At that point, was A.A. Christian after its Big Book and Steps were published in April 1939?

You be the judge.

What about today's A.A? It has changed again so that the Lord's Prayer no longer closes many of its meetings. It often refuses to sanction groups that study the Bible, mention Jesus Christ, or study Christian literature. A.A.’s present-day publications more and more call the Society "spiritual but not religious"--even though the courts have mostly rejected this statement. Its literature more and more says that you don't have to believe in anything at all to be a member of A.A.

 Is today's A.A. Christian? You be the judge.

But! The point made here is that you can be the judge. You can be a Christian in A.A. You can believe what you wish, read what you wish, worship where you wish, and "be" whatever you wish to be. A.A. has no authority, no power, no leader, and no employee who can exclude anyone from its membership or censor books or "govern" what groups do or do not do.

Therefore, today there are tens if not hundreds of thousands of Christians in A.A. And they are neither barred, nor evicted, nor suppressed by anything except by rude, boisterous, and sometimes insulting remarks of a few intolerant "bleeding deacons"--as Bill Wilson used to call such dissenters.

In the opinion of the author, based on the foregoing evidence: (1) A.A. was Christian to the core in its origins. (2) A.A. founders and the first three AAs were Christians in their upbringing. (3) The same three were believers in God and Christians when they turned to God for help and were cured. (4) The Akron fellowship was not only Christian, but said so.

Today, as a member of A.A., you can believe in God, be or become a Christian, believe what you wish, worship where you wish, belong to a Christian denomination if you wish, read the Bible and Christian literature if you wish, and talk about what you wish in meetings.

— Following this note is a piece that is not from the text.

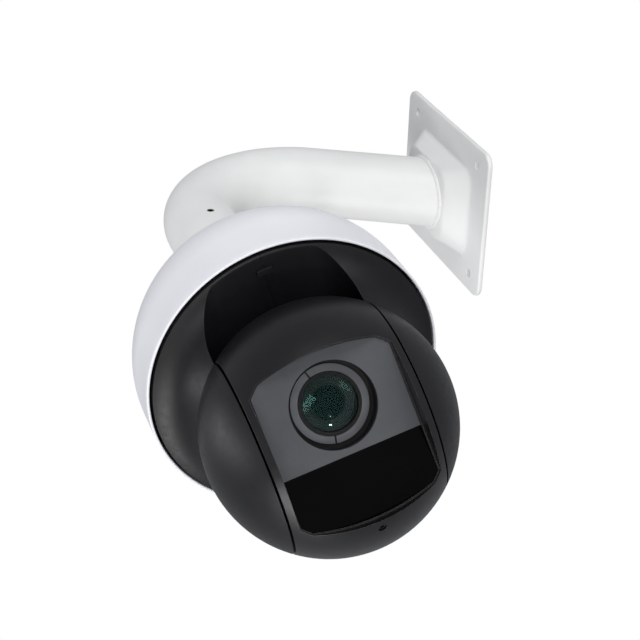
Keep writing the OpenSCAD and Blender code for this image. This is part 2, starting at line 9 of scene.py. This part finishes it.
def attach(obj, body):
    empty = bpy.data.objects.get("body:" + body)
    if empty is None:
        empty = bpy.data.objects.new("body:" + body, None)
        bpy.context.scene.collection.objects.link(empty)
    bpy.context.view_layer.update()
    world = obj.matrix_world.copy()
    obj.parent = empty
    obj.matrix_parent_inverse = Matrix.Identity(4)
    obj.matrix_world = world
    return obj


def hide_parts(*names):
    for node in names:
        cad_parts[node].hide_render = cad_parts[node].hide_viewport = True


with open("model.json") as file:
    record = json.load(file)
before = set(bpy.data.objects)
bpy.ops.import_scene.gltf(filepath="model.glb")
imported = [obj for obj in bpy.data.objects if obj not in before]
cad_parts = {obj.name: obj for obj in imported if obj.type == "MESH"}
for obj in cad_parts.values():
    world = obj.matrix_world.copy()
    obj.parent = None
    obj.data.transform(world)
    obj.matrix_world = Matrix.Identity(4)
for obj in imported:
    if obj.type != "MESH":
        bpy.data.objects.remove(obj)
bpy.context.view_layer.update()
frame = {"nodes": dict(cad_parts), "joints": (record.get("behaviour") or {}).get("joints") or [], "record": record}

# The row's own places, in metres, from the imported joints.
JOINTS = {joint["name"]: joint for joint in frame["joints"]}
BALL = np.array(JOINTS["pan"]["pos_m"], float)
TILT_AXIS = np.array(JOINTS["tilt"]["axis"], float)
LENS_BACK = np.array(JOINTS["zoom"]["axis"], float)
BALL_UP = np.cross(TILT_AXIS, LENS_BACK)

# Sizes in mm that repeat the part's own source.
TUBE_OUT, TUBE_IN = 25.9, 23.5
REACH, BEND, SLOPE = 196.5, 67.5, np.radians(28.7)
ARM_ROOT, SHEET, BOSS = -5.0, 3.5, 14.0
LEG_END = 186.0
LENS_UP = 17.5
BOLT_R, BOLT_Y, BOLT_Z = 3.5, 43, 54
SET_SCREW_R, SET_SCREW_UP = 2.5, 242
GLASS_R, GLASS_FRONT, GLASS_CURVE = 16.7, -37.7, 45


# ---------------------------------------------------------------- shapes

def from_ball(points):
    """Millimetres from the ball's centre, upright and square to the wall, as metres in the row's frame."""
    return np.asarray(points, float) * 0.001 + BALL


def from_lens(points):
    """Millimetres along (tilt axis, backwards along the lens, up the face), as metres in the row's frame:
    the ball's centre plus each coordinate times its unit direction."""
    axes = np.array([TILT_AXIS, LENS_BACK, BALL_UP])
    return np.asarray(points, float) @ axes * 0.001 + BALL


def plain(points):
    """Millimetres in the row's frame, as metres."""
    return np.asarray(points, float) * 0.001


def rounded(corners, radii, steps=6):
    """A closed outline with its corners rounded: each corner becomes the quadratic Bezier curve between
    the two points that lie one radius before and after it, with the corner as its middle control
    point."""
    corners = np.asarray(corners, float)
    radii = np.broadcast_to(np.asarray(radii, float), len(corners))[:, None]
    before, after = np.roll(corners, 1, 0) - corners, np.roll(corners, -1, 0) - corners
    reach_before = np.linalg.norm(before, axis=1, keepdims=True)
    reach_after = np.linalg.norm(after, axis=1, keepdims=True)
    start = corners + before / reach_before * np.minimum(radii, reach_before * 0.49)
    end = corners + after / reach_after * np.minimum(radii, reach_after * 0.49)
    t = np.linspace(0, 1, steps)[None, :, None]
    curve = (1 - t) ** 2 * start[:, None] + 2 * t * (1 - t) * corners[:, None] + t ** 2 * end[:, None]
    return curve.reshape(-1, corners.shape[1])


def turned(profile, count=160):
    """A profile of (radius, height) carried once round the vertical axis: the point at angle a is
    (radius cos a, radius sin a, height). Gives a grid of count by profile points."""
    profile = np.asarray(profile, float)
    a = np.linspace(0, 2 * np.pi, count, endpoint=False)[:, None]
    return np.stack([profile[:, 0] * np.cos(a), profile[:, 0] * np.sin(a), profile[:, 1] + 0 * a], -1)


def about_lens(profile, count=128):
    """A profile of (radius, distance behind the ball's centre) turned about the lens axis, in from_lens
    terms."""
    x, z, y = np.moveaxis(turned(profile, count), -1, 0)
    return np.stack([x, y, z + LENS_UP], -1)


def mesh_of(name, grid):
    """A mesh from a grid of points that closes on itself both ways: each quad joins a point to the next
    along, the next across and the one diagonal to it. The faces are turned round if the signed volume
    is negative."""
    rows, columns = grid.shape[:2]
    points = grid.reshape(-1, 3)
    index = np.arange(rows * columns).reshape(rows, columns)
    along, across = np.roll(index, -1, 0), np.roll(index, -1, 1)
    both = np.roll(along, -1, 1)
    quads = np.stack([index, along, both, across], -1).reshape(-1, 4)
    a, b, c, d = (points[quads[:, k]] for k in range(4))
    volume = np.einsum("ij,ij->i", a, np.cross(b, c)).sum() + np.einsum("ij,ij->i", a, np.cross(c, d)).sum()
    if volume < 0:
        quads = quads[:, ::-1]
    mesh = bpy.data.meshes.new(name)
    mesh.from_pydata(points.tolist(), [], quads.tolist())
    mesh.validate()
    mesh.update()
    return mesh


def piece(name, mesh, body, material, slot, *nodes, flat_angle=35):
    """A mesh as a piece that rides on a body and stands for CAD nodes, smooth but for edges over the
    angle."""
    made = bpy.data.objects.new(name, mesh)
    bpy.context.scene.collection.objects.link(made)
    made.data.materials.append(material)
    made.data.polygons.foreach_set("use_smooth", np.ones(len(made.data.polygons), bool))
    made.data.set_sharp_from_angle(angle=np.radians(flat_angle))
    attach(made, body)
    if nodes:
        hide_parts(*nodes)
    return made


def drilled(mesh, cutters):
    """The mesh with cylinders taken away: each cutter is (centre, direction, radius, length) in metres."""
    work = bpy.data.objects.new("work", mesh)
    bpy.context.scene.collection.objects.link(work)
    tools = []
    for centre, direction, radius, length in cutters:
        ring = rounded([[0, -length / 2], [radius, -length / 2], [radius, length / 2], [0, length / 2]], 0, 2)
        grid = turned(ring + [1e-7, 0], 48)
        turn = np.array(Vector((0, 0, 1)).rotation_difference(Vector(direction)).to_matrix())
        tool = bpy.data.objects.new("tool", mesh_of("tool", grid @ turn.T + np.asarray(centre)))
        bpy.context.scene.collection.objects.link(tool)
        cut = work.modifiers.new("cut", "BOOLEAN")
        cut.object = tool
        cut.solver = "EXACT"
        tools.append(tool)
    bpy.context.view_layer.update()
    result = bpy.data.meshes.new_from_object(work.evaluated_get(bpy.context.evaluated_depsgraph_get()))
    for used in [work] + tools:
        bpy.data.objects.remove(used)
    return result


# ---------------------------------------------------------------- finishes

def paint(code):
    """An sRGB hex colour as linear RGBA: below 0.04045 it is divided by 12.92, above it is a power of 2.4."""
    value = np.array([int(code[i:i + 2], 16) for i in (1, 3, 5)]) / 255
    linear = np.where(value <= 0.04045, value / 12.92, ((value + 0.055) / 1.055) ** 2.4)
    return (*linear.tolist(), 1.0)


def add(tree, kind, inputs=(), **settings):
    """Adds one node: settings are its properties, and inputs gives each socket a value or another
    node's output."""
    made = tree.nodes.new(kind)
    for key, value in settings.items():
        setattr(made, key, value)
    for key, value in dict(inputs).items():
        if isinstance(value, bpy.types.NodeSocket):
            tree.links.new(value, made.inputs[key])
        else:
            made.inputs[key].default_value = value
    return made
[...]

A.A. is not organized. Its leaders are but trusted servants. They do not govern. Groups are expected to turn to and follow the guidance of "a loving God" as He may express Himself in their group conscience. And anyone who disagrees can, as an A.A., buy a coffee pot and take his resentment and disagreement with him to a group he and another alcoholic can form or to which he may choose to belong--Christian or not.